Alba De Silvestro, Michele Boscacci, from the Olympic Games to the Pierra Menta: ski mountaineering’s power couple.

What a year… The two Caravan athletes have taken us on more of a ride than ever, confirming their place among the world’s elite, true masters of ski mountaineering. Alba and Michele reflect on the 2026 season with their usual simplicity, smiling with quiet humility when the conversation turns to the past few remarkable weeks.

There was, of course, qualification for the Winter Olympic Games, an objective they had spoken about together six months earlier. Three spots for the Squadra Azzurra in ski mountaineering’s Olympic debut at Milano Cortina. Selection was tight, but within reach. To compete for your country, on home snow, is more than a goal, it is the culmination of a career. And they did it. Both secured their place, creating a unique scenario: Italy’s mixed relay team is a couple, on the course as in life. Perhaps not a first in Olympic history, but certainly a striking one.

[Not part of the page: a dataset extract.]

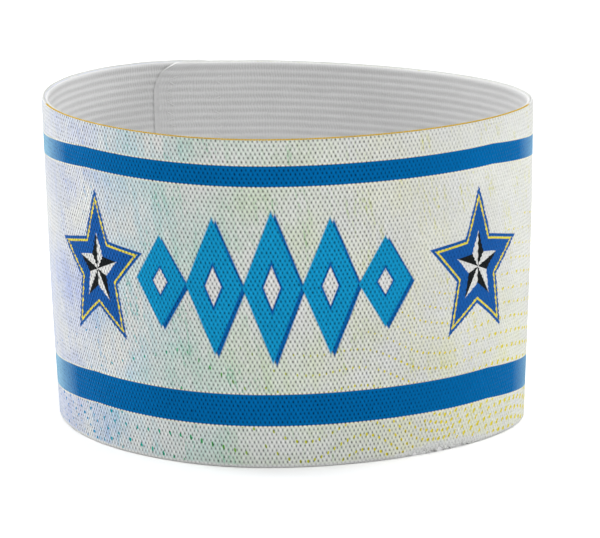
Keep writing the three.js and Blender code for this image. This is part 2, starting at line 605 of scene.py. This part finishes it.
@dataclass(frozen=True)
class PrintedFinish(Finish):
    """Printed outer face: a pale wash of colours, dots, stripes, a row of lozenges and two stars, with
    painted shade in the weave's pits, a painted highlight on its strands and a painted sheen at the two
    bends.

    Sizes are millimetres on the flat strap, with across measured to the right of the front's middle.
    """

    course: Course = Course()
    stripes: tuple[Stripe, ...] = (Stripe(9.7, 17.0), Stripe(64.3, 69.0))
    outline: float = 0.35
    motif_middle: tuple[float, float] = (1.5, 41.5)
    motif_pitch: float = 13.4
    motif_half_height: float = 17.5
    motif_count: int = 5
    shadow: tuple[float, float] = (0.9, -0.6)
    star_middle: tuple[float, float] = (5.0, 41.5)
    star_spread: float = 50.0
    star_radius: float = 17.0
    star_notch: float = 7.8
    star_squeeze: float = 0.84
    bare_edge: float = 0.7
    pit_shade: float = 0.62
    # The painted sheen: middles of the two bends where it lies, its reach, and how far it turns the stripes'
    # blue light cyan.
    bends: tuple[float, float] = (-74.0, 88.5)
    sheen_reach: float = 17.0
    sheen_share: float = 0.46
    droop: tuple[float, float] = (1.8, 2.4)
    dot_pitch: float = 2.7
    dot_steps: tuple[tuple[float, float], ...] = ((8.0, 1.6), (48.0, 2.4))

    def dress(self, desk: Desk) -> dict[str, Field]:
        """Prints layer over layer, then paints shade into the weave's pits and a highlight on its raised
        strands.
        """
        across, height = desk.map("Strap")
        level = height + across.fade(-48.0, -76.0) * self.droop[0] + across.fade(60.0, 90.0) * self.droop[1]
        painted_sheen = self.painted_sheen(desk, across, level)
        strands, pit, strand_highlight, chance = self.weave(desk)
        # The painted sheen pales the wash towards the white yarn.
        paint = desk.mix(painted_sheen * 0.4, self.wash(desk, across, level, chance), Ink.YARN.linear)
        paint = self.dots(desk, across, level, paint)
        paint = self.bands(desk, level, painted_sheen, paint)
        paint = self.lozenges(desk, across, level, paint)
        paint = self.stars(desk, across, level, paint)
        bare = self.bare(desk, across, height)
        paint = desk.mix(bare, paint, Ink.YARN.linear)
        tone, fibre_height = GRAIN.place(desk, 2600, 0.6)
        # Where the painted pit shade and strand highlight ease off: under the painted sheen, towards the
        # right side and on bare yarn.
        sheen_wash = painted_sheen.apply("MAXIMUM", across.fade(24.0, 54.0)).apply("MAXIMUM", bare)
        soft = 1.0 - sheen_wash * 0.7
        # Painted shade in the pits and a painted highlight on the raised strands, over the fibres' grain.
        grey = (1.0 - pit * soft * self.pit_shade) * ((strand_highlight - 0.5) * soft * 0.28 + soft * 0.05 + 1.0) * tone
        return {
            "Base Color": desk.shade(paint, grey),
            "Roughness": pit * 0.12 + 0.78,
            "Normal": relief(desk, strands * 0.5 + fibre_height * 0.6, 0.00022, 0.8),
        }

    def bare(self, desk: Desk, across: Field, height: Field) -> Field:
        """Mask of the unprinted yarn: on the frayed lower edge, both cut ends and the upper edge."""
        worn = across.fade(30.0, 41.0) * across.fade(66.0, 50.0) * 3.4 + 0.6
        fray = desk.cloud(across * 0.8, 0.0, 2.0, 3.0) * worn
        low = (height - fray).fade(self.bare_edge - 0.1, self.bare_edge - 0.4)
        half = self.course.length / 2
        from_end = half - abs(across - (self.course.front - half))
        from_top = self.course.height - height
        ends = low.apply("MAXIMUM", from_end.fade(1.7, 1.3))
        return ends.apply("MAXIMUM", from_top.fade(0.25, 0.15))

    def weave(self, desk: Desk) -> tuple[Field, Field, Field, Field]:
        """Staggered lattice of slanted pits between two sets of crossing strands.

        Returns:
            The strands' height, the mask of the pits for painted shade, the mask of the raised strands for a
            painted highlight, and each one's chance.
        """
        column, row = desk.map("Threads")
        wander = desk.cloud(column * 0.8, row * 0.5, 21.0, 1.0) - 0.5
        chance = desk.cloud(column * 1.3, row * 0.8, 24.0, 1.0)
        falling = ((column + row * 0.5 + wander * 0.3 + 0.25) * FULL_TURN).apply("COSINE")
        rising = ((column - row * 0.5 + wander * 0.5 - 0.25) * FULL_TURN).apply("COSINE")
        strands = falling * 0.55 + rising * 0.45
        pit = strands.fade(-0.34, -0.84) * (chance * 1.5 + 0.3)
        strand_highlight = strands.fade(-0.1, 0.9) * (1.6 - chance * 1.3)
        return strands, pit, strand_highlight, chance

    def wash(self, desk: Desk, across: Field, level: Field, chance: Field) -> Field:
        """Pale colours that run into each other round the front, broken into upright streaks."""
        place = across.fade(-75.0, 85.0) + (desk.cloud(across * 0.05, level * 0.06, 1.0) - 0.5) * 0.18
        colour = desk.ramp(place, [
            (0.0, Ink.LAVENDER), (0.14, Ink.LAVENDER), (0.24, Ink.SKY), (0.34, Ink.TEAL),
            (0.46, Ink.PALE_GREEN), (0.66, Ink.STRAW), (1.0, Ink.STRAW)])
        deep = desk.ramp(place, [
            (0.0, Ink.STREAK_BLUE), (0.12, Ink.STREAK_BLUE), (0.2, Ink.STREAK_CYAN), (0.3, Ink.STREAK_TEAL),
            (0.5, Ink.STREAK_GREEN), (0.7, Ink.STREAK_STRAW)])
        patches = desk.cloud(across * 0.07, level * 0.07, 5.0, 2.0).fade(0.36, 0.66)
        bands = desk.cloud((across + level * 0.12) * 0.55, level * 0.07, 7.0, 2.0).fade(0.42, 0.72)
        strength = (patches * 0.55 + bands * 0.35) * (chance * 1.2 + 0.4)
        strength = strength * (1.0 - across.fade(10.0, 55.0) * level.fade(24.0, 42.0) * 0.7)
        strength = strength + across.fade(-38.0, -62.0) * level.fade(52.0, 30.0) * (patches * 0.25 + 0.08)
        paint = desk.mix(strength, Ink.YARN.linear, colour)
        region = desk.cloud((across + level * 0.2) * 0.16, level * 0.045, 4.0, 1.0).fade(0.45, 0.62)
        lines = desk.cloud((across + level * 0.22) * 1.5, level * 0.16, 9.0, 2.0).fade(0.53, 0.63)
        flecks = desk.cloud(across * 2.4, level * 1.1, 11.0, 1.0).fade(0.4, 0.58)
        return desk.mix(region * lines * flecks * 0.85, paint, deep)

    def dots(self, desk: Desk, across: Field, level: Field, under: Field) -> Field:
        """Small slanted dots on bowed rows that close up and grow towards the lower right."""
        left = (-20.0 - across).apply("MAXIMUM", 0.0)
        right = (across + 20.0).apply("MAXIMUM", 0.0)
        high = level.fade(12.9, 13.1)
        front = across.fade(-1.0, -2.0)
        fan = (6.0 - left * 0.165).apply("MAXIMUM", 1.3)
        low_row = (level - 6.5 + right * 0.2) / fan
        high_row = (level - 26.6 + left * 0.3 + right * 0.55) / 9.0
        swing = (across.apply("MINIMUM", 39.0) - 23.5) / 31.0 + (across - 39.0).apply("MAXIMUM", 0.0) / 56.0
        wave = (swing * FULL_TURN).apply("COSINE") * (3.2 - across.fade(39.0, 58.0) * 1.4)
        wave = wave * (1.0 - high * 0.5)
        closed = across.fade(8.0, 46.0) * (2.9 - high * 1.7)
        tight = 4.6 - closed + across.fade(50.0, 76.0) * (1.0 - high) * 0.7
        row = (low_row + (high_row - low_row) * high) * front + (level - wave) / tight * (1.0 - front) + 0.5
        spacing = (fan + (9.0 - fan) * high) * front + tight * (1.0 - front)
        column = ((left * 0.0222 + 1.0).apply("LOGARITHM", math.e) * (-1 / 0.06) + right / self.dot_pitch
                  + row.apply("FLOOR") * 0.3)
        pitch, before = left * 0.06 + self.dot_pitch, self.dot_pitch
        for start, after in self.dot_steps:
            column = column + (across - start).apply("MAXIMUM", 0.0) * (1 / after - 1 / before)
            pitch = pitch + across.fade(start - 0.1, start + 0.1) * (after - before)
            before = after
        x = (column.apply("FRACT") - 0.5) * pitch
        y = (row.apply("FRACT") - 0.5) * spacing
        lean = x - y * across.fade(10.0, 50.0) * 0.5 + y * across.fade(20.0, -40.0) * 0.2
        top = across.fade(18.0, 72.0) * 24.0 + 28.0
        low_down = (level / top).fade(1.1, 0.2)
        growth = across.fade(30.0, 88.0) * low_down
        long = across.fade(-48.0, -26.0) * across.fade(0.0, -14.0)
        far = ((lean / (growth * 0.34 + low_down * 0.12 + 0.14)).apply("POWER", 2.0)
               + (y / (growth * 0.25 + low_down * 0.15 + long * 0.2 + 0.25)).apply("POWER", 2.0))
        chance = desk.cloud(across * 0.09, level * 0.12, 12.0, 1.0)
        shown = chance.fade(0.3, 0.36) * (level - top).fade(0.5, -0.5)
        shown = shown * across.fade(122.0, 100.0) * across.fade(-110.0, -92.0)
        colour = desk.ramp(across.fade(-75.0, 80.0), [
            (0.0, Ink.DOT_BLUE), (0.16, Ink.DOT_CYAN), (0.28, Ink.DOT_TEAL), (0.4, Ink.DOT_GREEN),
            (0.5, Ink.DOT_LIME), (0.7, Ink.DOT_YELLOW)])
        return desk.mix(far.fade(1.2, 0.8) * shown, under, colour)

    def painted_sheen(self, desk: Desk, across: Field, level: Field) -> Field:
        """Mask of a painted sheen where the band is bent most, at its two sides, that pales the print there.
        """
        left, right = (abs(across - middle).fade(self.sheen_reach, 2.0) for middle in self.bends)
        # Patchy strength of the painted sheen.
        sheen_wash = desk.cloud(across * 0.4, level * 0.3, 15.0, 2.0) * 0.3 + 0.85
        return left.apply("MAXIMUM", right) * sheen_wash

    def bands(self, desk: Desk, level: Field, painted_sheen: Field, under: Field) -> Field:
        """The stripes, each with a thin cream outline, turned light cyan at the bends by a painted sheen."""
        paint = under
        blue = desk.mix(painted_sheen * self.sheen_share, Ink.STRIPE.linear, Ink.SHEEN_CYAN.linear)
        for stripe in self.stripes:
            half = (stripe.high - stripe.low) / 2
            off = abs(level - (stripe.low + half)) - half
            paint = desk.mix(off.fade(self.outline, self.outline * 0.5) * 0.8, paint, Ink.CREAM.linear)
            paint = desk.mix(off.fade(0.08, -0.08), paint, blue)
        return paint

    def lozenge_edge(self, across: Field, level: Field, shift: tuple[float, float]) -> Field:
        """How far outside the row of lozenges a spot lies, in shares of a lozenge, with the row shifted."""
        x = across - (self.motif_middle[0] + shift[0])
        y = abs(level - (self.motif_middle[1] + shift[1]))
        turn = (x / self.motif_pitch + 0.5).apply("FLOOR")
        beside = abs(x / self.motif_pitch - turn) * 2.0
        shrink = 1.0 - turn.apply("POWER", 2.0) * 0.1
        edge = beside + y / self.motif_half_height / shrink - 1.0
        beyond = (abs(turn) - self.motif_count / 2) * 2.0
        return edge.apply("MAXIMUM", beyond)

    def lozenges(self, desk: Desk, across: Field, level: Field, under: Field) -> Field:
        """A row of tall lozenges with a slit in each, and their deeper shadow to the lower right."""
        shadow = self.lozenge_edge(across, level, self.shadow)
        front = self.lozenge_edge(across, level, (0.0, 0.0))
        paint = desk.mix(shadow.fade(0.03, -0.03), under, Ink.DEEP_BLUE.linear)
        paint = desk.mix(front.fade(0.03, -0.03), paint, Ink.TURQUOISE.linear)
        paint = desk.mix(front.fade(-0.62, -0.66), paint, Ink.DEEP_BLUE.linear)
        return desk.mix(front.fade(-0.7, -0.74), paint, Ink.YARN.linear)

    def stars(self, desk: Desk, across: Field, level: Field, under: Field) -> Field:
        """One five-pointed star at each side of the front, with a yellow line and a faceted heart."""
        x = (abs(across - self.star_middle[0]) - self.star_spread) / self.star_squeeze
        y = level - self.star_middle[1]
        point = FULL_TURN / 5
        turn = x.apply("ARCTAN2", y)
        beside = (turn / point + 0.5).apply("FRACT") - 0.5
        folded = abs(beside) * point
        reach = (x * x + y * y).apply("SQRT")
        side = (self.star_notch * math.sin(point / 2),
                self.star_radius - self.star_notch * math.cos(point / 2))
        length = math.hypot(*side)
        edge = ((reach * folded.apply("COSINE") - self.star_radius) * (side[0] / length)
                + reach * folded.apply("SINE") * (side[1] / length))
        paint = desk.mix(edge.fade(0.75, 0.55), under, Ink.STAR_BLUE.linear)
        paint = desk.mix(edge.fade(0.0, -0.2), paint, Ink.STAR_EDGE.linear)
        paint = desk.mix(edge.fade(-0.5, -0.7), paint, Ink.STAR_BLUE.linear)
        heart = desk.mix(beside.fade(-0.01, 0.01), Ink.YARN.linear, Ink.COAL.linear)
        return desk.mix(edge.fade(-3.3, -3.5), paint, heart)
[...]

Earning that selection meant shifting focus to shorter formats, extremely short, in fact. The sprint: a three-minute burst of pure intensity, elimination rounds where a single mistake in transition can erase any chance of victory. The opposite of what they love. Far from the long, technical mountain races that demand grit and endurance, the terrain where they truly thrive. Still, they claimed fifth place in the mixed relay in Bormio, on familiar ground just an hour from home. Memorable.
The Pierra Menta: a benchmark race, a legendary test.
Then comes March, and with it a race etched deep into their calendar. A legend of the sport, and one where both stand as leading figures. The Pierra Menta is the reference point: the race where the great names of ski mountaineering, and even trail running, make their mark. To win here is not only to top a results sheet, but to enter a rare circle. Alba has claimed victory once and stands on the podium year after year. Michele has won it four times. A record that speaks for itself. The Pierra Menta unfolds over four days, raced in teams of two, since 1986 on the slopes of the Beaufortain around Arêches-Beaufort in Savoie. Named after a jagged rock peak that seems to watch over the race like a silent totem, it is a world apart. Ten thousand metres of elevation gain, fifteen summits between 2,000 and 2,687 metres, knife-edge ridges and descents taken at full speed by the very best.
What makes it legendary is as much what happens off the skis as on them. Thousands of spectators climb up before dawn, bells ringing, accordions and trumpets sounding, forming a human corridor all the way to the Grand-Mont ridge. A wild, operatic setting and an atmosphere unlike anything else in the discipline. Regularly hosting the ISMF Long Distance World Championships, the Pierra Menta remains, for specialists, the ultimate benchmark. Even Kilian Jornet, four-time winner, is among those drawn to its difficulty and the technical and physical demands it imposes.
The 2026 edition marked the race’s 40th anniversary and doubled as the Long Distance World Championships. Italy fielded two teams, with Michele and Alba among them. Each, with their respective partners, secured third place on the world podium. A year shaped by Olympic preparation is not one that naturally favours the demands of the Pierra Menta, at least not if victory is the goal. Next year will be different. Summer will pass in a blur of road rides and mountain biking, trail races will serve as benchmarks of form, and then it will be time to return to the demanding circuit of this most extraordinary discipline.